Bueno es hora de volver al punto, a la mascara. Su esencia constituye el modo de un aparecer, la manera como nos deslizamos hacia el centro del punto, viene a ser lo constitutivo. Hay un vacío por su puesto, una malla que se interconecta y configura el rostro. No podemos precisar el fondo o el grosor de lo que anuncia. Simplemente tenemos frente a nuestros ojos su intención, en otras palabras poseemos un arte que es la pintura como manifestación de la vida, en ello habita el espíritu que permite que la mujer sea la esencia de lo que nos interesa describir. En ella subyace una físis que no es el lienzo. Un sentimiento que abarca la totalidad de la obra, existe y lo sentimos, este sentir no es otra cosa que: el Ser.
Continuemos en ese sentido por el sendero. La mujer me remite a la palabra, y de ella sale una voz. Tal aliento es el despliegue de lo que ahora contemplo, o sea, lo universal de la esencia mujer. Este hálito yo lo determino: “El silencio de lo Real”. Es el despliegue de la conciencia que anima el sentido de nuestra humanidad, y esta mujer es a penas uno de los modos del aparecer en la realidad, de la potencia creadora, o sea la palabra fulminante hecha carne, ora tiempo, ora espacio. Mi ver, no es un mirar aparente, pues, la mascara es la ante-cámara al sentido de lo que ella encierra. No es un fundamento explicativo de la realidad, sino que es el temple de la presencia ya frente a mí lo que anima mi reflexión. Es lo tajante cuando veo de esa mascara salir el rostro de Lucia –pensemos-. Allí, ella frente a mí, en el salón con el peluquero, permite comprender el desvelarse de la conciencia, límpida, sin intermediación, esto es lo constitutivo del ser ahí, siempre fundante y cosmetológico.

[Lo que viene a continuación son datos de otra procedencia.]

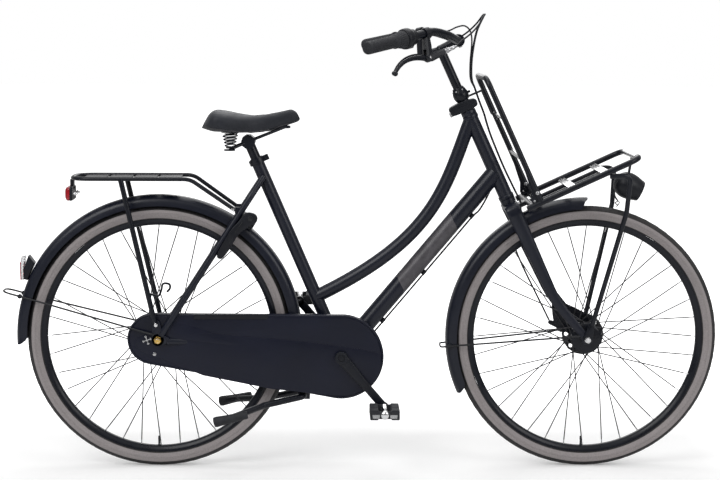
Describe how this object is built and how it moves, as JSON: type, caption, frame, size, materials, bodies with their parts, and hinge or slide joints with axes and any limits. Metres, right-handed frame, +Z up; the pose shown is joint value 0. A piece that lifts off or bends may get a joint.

La mujer detrás de la mascara es lo objetivante, lo primordial, en términos usuales, es el conector entre el decir del Ser, y el aparecer de la conciencia. Intelegir tal apertura de la mujer, da como resultado de inmediato un reconocimiento, una acción ya de ante-mano constitutiva de la esencia, en términos Huserlianos ella es lo correlativo a mí, deja de ser sólo conciencia de sí para adentrase en las región del mundo de la vida: entra a mí morada. A participar de lo categorial de la mundaneidad. Por tanto el Ser deambula en mis fronteras siendo Lucia, quien suele ir al peluquero, que detesta a los intelectos filosóficos. Ella que ríe mientras yo intento desembarazarme de los monstruos de la fenomenología, guarda su mascara en su mesita de noche, me dice que por si las moscas, pues argumenta que un buen día le puedo llegar siendo un cíclope. Iré, o volveré a su casa para que tratemos fenómenos de otro orden, que darán lugar a pensar el fenómeno de la obra de arte que nos presentó alguna vez el profesor Ángel María Sopó (año 2007), pues, allí donde Lucia yace, también encuentro heno en las noches para comer.